Oggi, all’alba dell’era di internet, quell’idea si riaffaccia prepotentemente all’orizzonte, in modo ancora più incisivo e potenzialmente pericoloso, assumendo «raccapriccianti connotati digitali», tanto che – sostiene Andrew Keen – si sta realizzando, con due secoli di ritardo, il sogno utilitaristico di Jeremy Bentham di tenerci tutti sotto osservazione perpetua. Tra i suoi eredi c’è anche il padre di Facebook, Mark Zuckerberg, ispiratore di un mondo completamente reinventato dalle tecnologie sociali, uno mondo dove l’imperativo è condividere ogni cosa, un mondo dove le persone vivono sempre più su internet, un mondo dove il pensiero solitario sta annegando nel mare delle connessioni perenni, un mondo dove un mega network crea un maggiore livello di conformità sociale e di comportamento da gregge, un mondo dove l’amicizia è ridotta a un bene di consumo, un mondo dove l’ideale della privacy viene sacrificato sull’altare di una società della trasparenza che non è affatto più tollerante e aperta.
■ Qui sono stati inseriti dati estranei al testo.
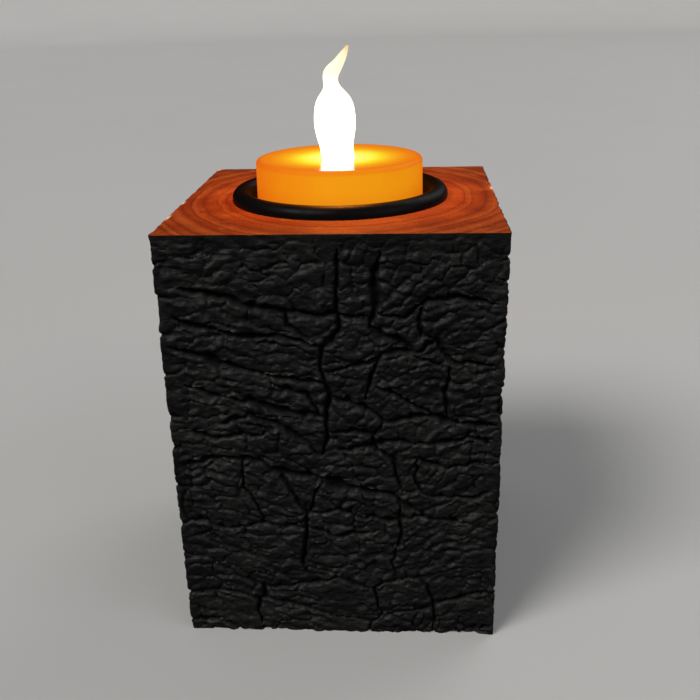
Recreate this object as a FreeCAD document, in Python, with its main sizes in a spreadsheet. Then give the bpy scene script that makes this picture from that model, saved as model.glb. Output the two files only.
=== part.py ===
"""Tealight holder: a charred wood block, a black cup let into its top and a battery tealight.

Millimetres, +Z up, +X to the right of the front. The origin is the centre of the block's underside.
The tealight's pieces are drawn from the underside of its case and then raised to the cup's floor.
"""
import FreeCAD, Part
import math
import os
import Sketcher

SIZES = {
    # The block, and the round seat bored in its top.
    "block_width": 70.0,
    "block_height": 94.0,
    "block_edge_radius": 1.2,
    "seat_radius": 21.15,
    "seat_depth": 9.0,
    # The cup: a drawn metal pot whose rim is rolled outward and stands on the wood.
    "cup_outer_radius": 21.0,
    "cup_wall": 0.8,
    "cup_floor_underside": 85.6,
    "rim_outer_radius": 24.3,
    "rim_rise": 2.6,
    # The tealight's case, a translucent moulding whose top is dished by a hair's breadth.
    "candle_foot": 86.4,
    "shell_radius": 18.75,
    "shell_draft": 0.15,
    "shell_height": 16.4,
    "shell_wall": 1.0,
    "shell_ceiling": 15.2,
    "shell_rim_rounding": 0.9,
    "dish_radius": 500.0,
    "dish_depth": 0.3,
    "flame_hole_radius": 3.85,
    "screw_circle": 15.2,
    "screw_bearing": 60.0,
    "post_radius": 1.9,
    "post_bottom": 3.0,
    "web_thickness": 1.0,
    "pilot_radius": 0.9,
    "pilot_spare": 0.6,
    "ledge_reach": 0.9,
    "ledge_bottom": 0.1,
    "ledge_top": 0.5,
    "ledge_width": 5.0,
    # How far a piece of a moulding runs into the next one, so that the two are one solid.
    "join": 0.2,
    # The flame, a hollow moulding pushed up through the case from inside.
    "flame_flange_radius": 5.2,
    "flame_flange_bottom": 14.1,
    "flame_flange_height": 1.0,
    "flame_neck_radius": 3.64,
    "flame_height": 24.27,
    "flame_belly_radius": 4.57,
    "flame_sway": 1.46,
    "flame_bore_radius": 2.6,
    "flame_bore_top": 23.3,
    # The lamp, a 5 mm LED standing on the base's pedestal.
    "lamp_radius": 2.5,
    "lamp_flange_radius": 2.9,
    "lamp_bottom": 13.1,
    "lamp_flange_height": 1.0,
    "lamp_height": 8.6,
    "lead_radius": 0.25,
    "lead_pitch": 2.54,
    "lead_run_height": 8.25,
    "lead_terminal": 1.4,
    "lead_clearance": 0.1,
    "lead_groove": 0.8,
    # The base plate with its battery box.
    "base_radius": 17.6,
    "base_bottom": 0.6,
    "base_top": 1.8,
    "battery_centre": -4.2,
    "box_radius": 13.2,
    "box_top": 7.7,
    "box_ceiling": 6.9,
    "cell_bore_radius": 10.3,
    "cell_bottom": 3.2,
    "cell_clearance": 0.05,
    "lug_room_radius": 12.2,
    "door_opening_radius": 11.0,
    "pedestal_width": 5.0,
    "pedestal_depth": 5.8,
    "pedestal_top": 13.0,
    "window_bottom": 3.6,
    "window_inside": 1.2,
    "window_outside": 3.4,
    "rail_top": 4.0,
    "rail_length": 10.0,
    "rail_width": 0.8,
    "sliding_clearance": 0.2,
    # The battery door, turned by a coin through door_turn degrees to free its three lugs.
    "door_radius": 10.9,
    "door_turn": 40.0,
    "lug_reach": 11.75,
    "lug_width": 4.4,
    "lug_bottom": 1.9,
    "lug_top": 2.9,
    "lug_root": 0.8,
    "notch_side_clearance": 0.25,
    "notch_end_clearance": 0.35,
    "door_ring_top": 3.1,
    "door_ring_inner": 9.0,
    "coin_slot_length": 14.0,
    "coin_slot_width": 1.6,
    "coin_slot_depth": 0.8,
    # The coin cell.
    "cell_radius": 10.0,
    "cell_height": 3.2,
    "cell_sheet": 0.25,
    "cell_crimp": 0.3,
    "cell_cap_radius": 8.9,
    "cell_cap_foot": 1.4,
    "cell_core_radius": 7.8,
    "cell_pellet_top": 2.1,
    "cell_lithium_bottom": 2.15,
    # The switch and the contact strips.
    "switch_centre": 13.0,
    "switch_travel": 2.6,
    "slot_width": 2.6,
    "slot_length": 5.6,
    "slider_width": 4.8,
    "slider_length": 6.8,
    "slider_bottom": 1.9,
    "slider_top": 3.4,
    "knob_width": 2.4,
    "knob_length": 2.8,
    "knob_bottom": 0.3,
    "groove_depth": 0.25,
    "groove_width": 0.3,
    "groove_pitch": 0.8,
    "strip_sheet": 0.2,
    "strip_front": -3.6,
    "strip_back": -0.6,
    "pad_height": 4.0,
    "bridge_width": 1.6,
    # The two screws that close the tealight.
    "screw_radius": 0.85,
    "screw_head_radius": 1.5,
    "screw_head_bottom": 0.8,
    "screw_slot_depth": 0.3,
    "screw_slot_width": 0.5,
    "screw_top": 6.8,
    "counterbore_radius": 1.7,
    "screw_clearance_radius": 0.95,
    "screw_pad_radius": 2.2,
}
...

I nuovi Jeremy Bentham dell’era digitale del web 3.0 «promettono che separandoci in quanto nodi individuali all’interno della rete collettiva, la tecnologia digitale possa tenerci insieme a beneficio sia della società che dei singoli». Sempre secondo questi cyber-utopisti, stiamo salendo «una magica scalinata che ci porta verso un mondo futuro dove vige grande abbondanza di libertà individuale e armonia sociale». Come è noto, Keen non è tra questi. Anzi. Assolutamente allergico alla prospettiva di un mondo trasformato in un’esperienza sociale, l’autore ritiene probabile che questa «rivoluzione dei social media finisca per rappresentare la discesa, forse perfino la caduta vertiginosa, verso un circolo vizioso caratterizzato da una minore libertà individuale da legami sociali più deboli e da una diffusa infelicità». A soccombere, in questo processo di profonda trasformazione sociale, è soprattutto l’elemento umano. Bisogna perciò rifiutare la visione di Bentham, secondo la quale gli esseri umani sono semplici macchine da calcolo, e salire sulle spalle di un altro gigante intellettuale del passato: John Stuart Mill. Oltre a non cedere alla visione utopica che esaltava il ruolo delle tecnologie nella costruzione di una fratellanza universale, è lui, afferma Andrew Keen, ad aver compreso le conseguenze del nuovo mondo interconnesso sull’autonomia dell’individuo. Ad essere a rischio, oggi come allora, è la capacità dei singoli di pensare e agire per proprio conto, indipendentemente dall’opinione pubblica. Non solo. Per Mill anche la privacy, per qualcuno un reperto archeologico di una civiltà che va svanendo, è, al pari dell’auto-sviluppo individuale, un elemento essenziale per il progresso umano e per un’esistenza positiva. Per scongiurare il rischio di «un’amnesia collettiva su ciò che significa davvero rimanere umani» è perciò necessario impedire che l’utilitarismo di Bentham abbia la meglio sulla libertà individuale di Mill. Non sarà facile. Ma questa contro-rivoluzione culturale può e deve iniziare da ciascuno di noi. Dalla nostra consapevolezza sui rischi di un’eccessiva e acritica esposizione ai social media. E dai nostri comportamenti quotidiani: scegliamo di disconnetterci dalla società per restare un po’ di tempo da soli, con i nostri pensieri, la nostra autonomia e la nostra riservatezza.